**YOUR TASK:** Reproduce, word for word, every line from the first one down to the line containing "material in the", and nothing else.

** START **

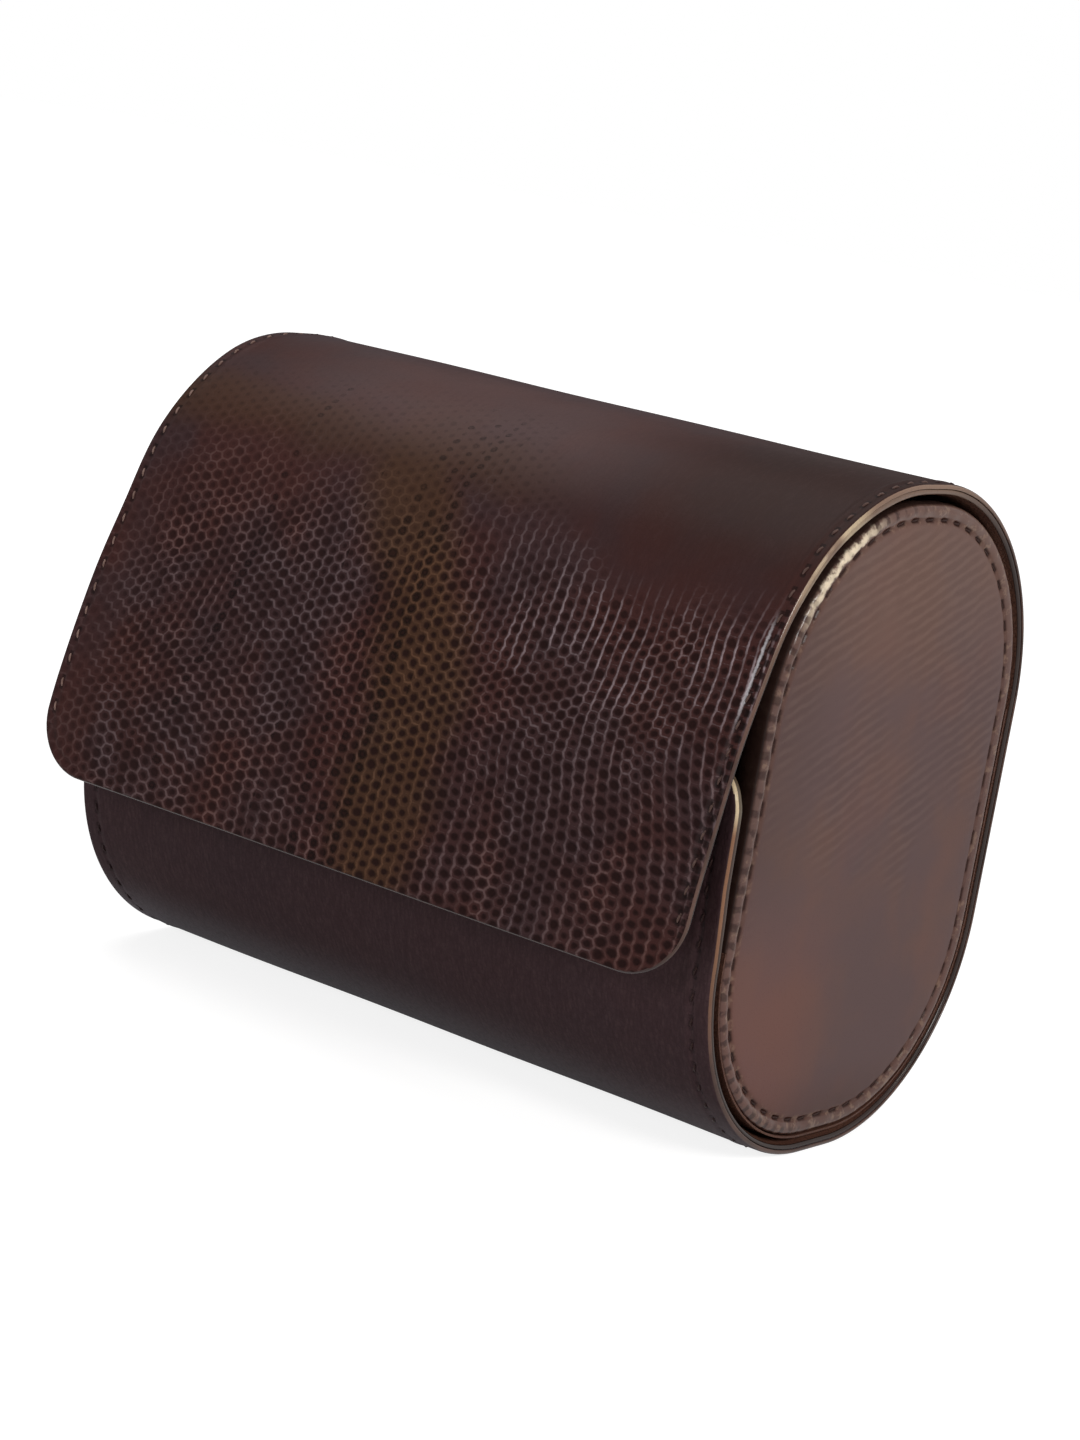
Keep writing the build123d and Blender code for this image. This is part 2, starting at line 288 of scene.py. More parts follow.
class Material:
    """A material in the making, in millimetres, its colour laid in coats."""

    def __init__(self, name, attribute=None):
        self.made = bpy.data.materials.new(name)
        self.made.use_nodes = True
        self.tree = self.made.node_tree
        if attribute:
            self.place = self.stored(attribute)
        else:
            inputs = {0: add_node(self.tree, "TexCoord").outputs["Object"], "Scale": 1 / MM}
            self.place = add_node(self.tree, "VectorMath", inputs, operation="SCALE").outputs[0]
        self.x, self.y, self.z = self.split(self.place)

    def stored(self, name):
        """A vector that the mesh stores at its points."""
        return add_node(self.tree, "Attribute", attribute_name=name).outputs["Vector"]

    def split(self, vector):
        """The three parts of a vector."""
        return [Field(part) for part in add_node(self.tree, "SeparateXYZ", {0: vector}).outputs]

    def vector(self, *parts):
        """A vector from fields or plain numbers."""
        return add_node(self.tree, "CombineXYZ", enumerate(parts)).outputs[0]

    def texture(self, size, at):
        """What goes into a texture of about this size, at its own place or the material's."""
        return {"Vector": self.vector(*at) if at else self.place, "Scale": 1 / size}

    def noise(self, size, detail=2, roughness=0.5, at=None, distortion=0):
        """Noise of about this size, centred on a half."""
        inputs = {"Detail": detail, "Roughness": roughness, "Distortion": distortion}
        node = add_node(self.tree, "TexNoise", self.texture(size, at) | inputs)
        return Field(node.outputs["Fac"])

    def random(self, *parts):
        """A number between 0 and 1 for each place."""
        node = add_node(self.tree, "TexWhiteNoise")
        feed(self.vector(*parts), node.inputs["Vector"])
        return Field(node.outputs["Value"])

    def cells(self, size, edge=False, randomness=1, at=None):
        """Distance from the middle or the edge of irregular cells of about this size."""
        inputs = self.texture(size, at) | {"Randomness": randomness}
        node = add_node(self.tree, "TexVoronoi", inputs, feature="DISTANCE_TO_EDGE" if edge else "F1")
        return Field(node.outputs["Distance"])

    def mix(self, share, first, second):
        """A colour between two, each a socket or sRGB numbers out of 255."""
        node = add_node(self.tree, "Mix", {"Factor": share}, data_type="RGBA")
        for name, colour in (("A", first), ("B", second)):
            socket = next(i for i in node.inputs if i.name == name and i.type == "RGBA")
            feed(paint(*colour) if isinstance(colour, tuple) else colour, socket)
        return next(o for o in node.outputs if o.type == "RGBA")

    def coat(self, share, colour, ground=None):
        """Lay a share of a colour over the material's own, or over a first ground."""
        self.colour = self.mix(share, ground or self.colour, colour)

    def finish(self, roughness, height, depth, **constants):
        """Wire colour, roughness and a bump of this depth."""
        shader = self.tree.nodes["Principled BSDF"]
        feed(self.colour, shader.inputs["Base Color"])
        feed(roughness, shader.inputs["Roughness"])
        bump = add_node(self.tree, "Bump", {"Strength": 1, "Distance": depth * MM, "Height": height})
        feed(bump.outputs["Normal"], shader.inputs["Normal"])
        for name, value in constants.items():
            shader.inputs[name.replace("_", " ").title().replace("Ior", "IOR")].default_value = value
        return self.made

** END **

**THE OUTPUT:**
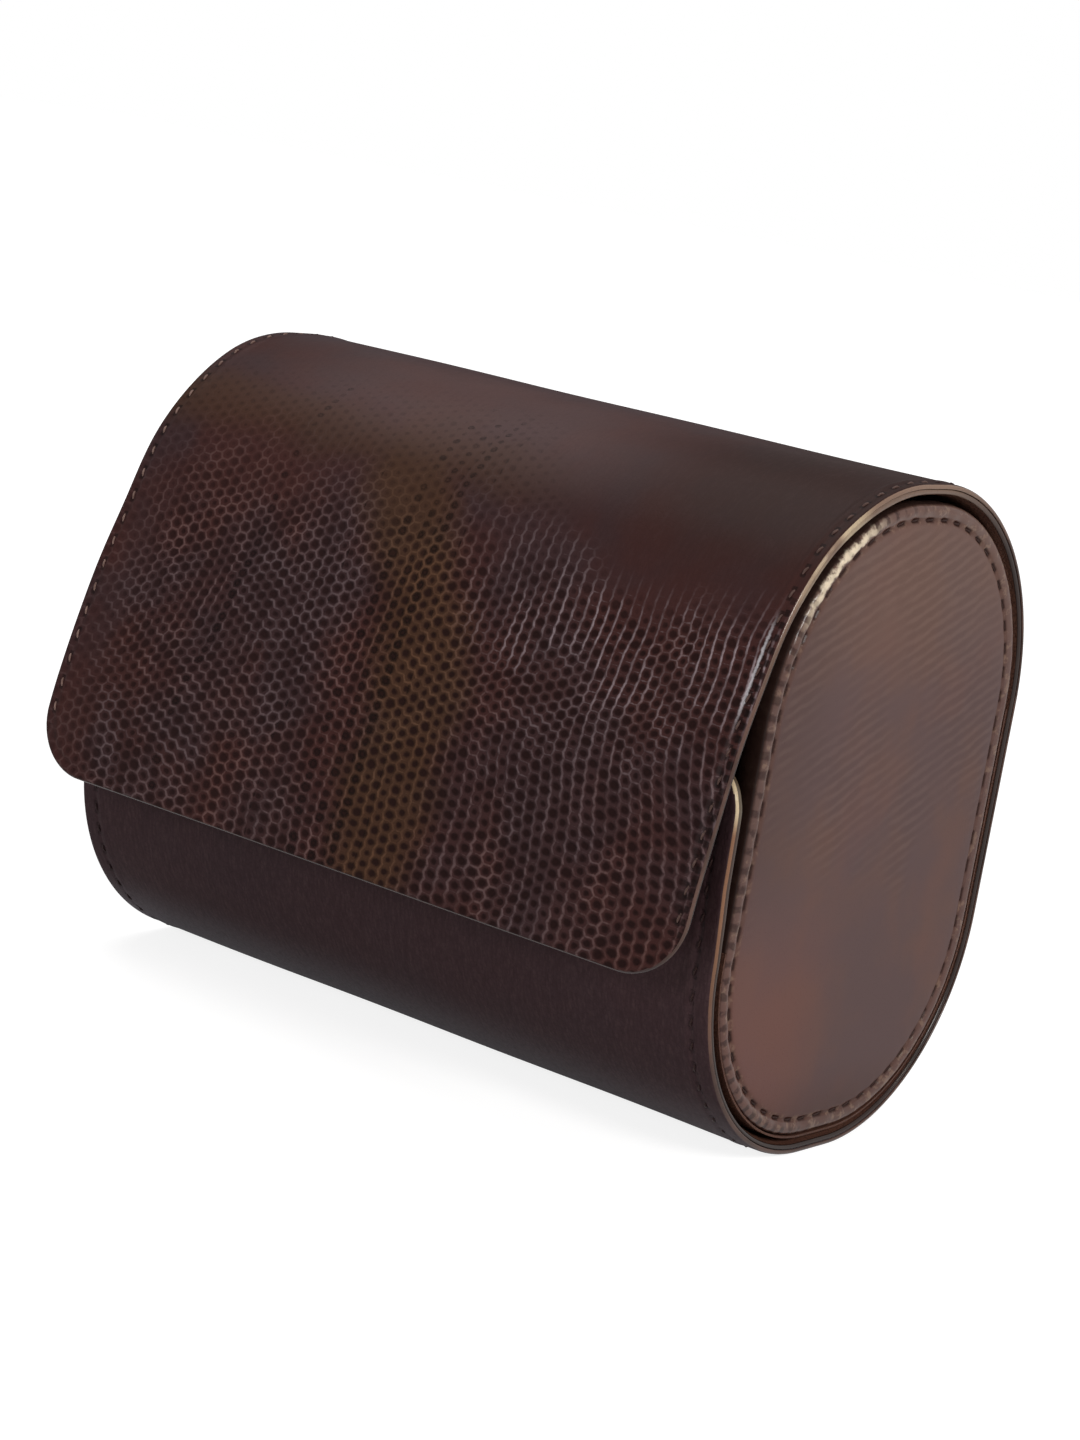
Keep writing the build123d and Blender code for this image. This is part 2, starting at line 288 of scene.py. More parts follow.
class Material:
    """A material in the making, in millimetres, its colour laid in coats."""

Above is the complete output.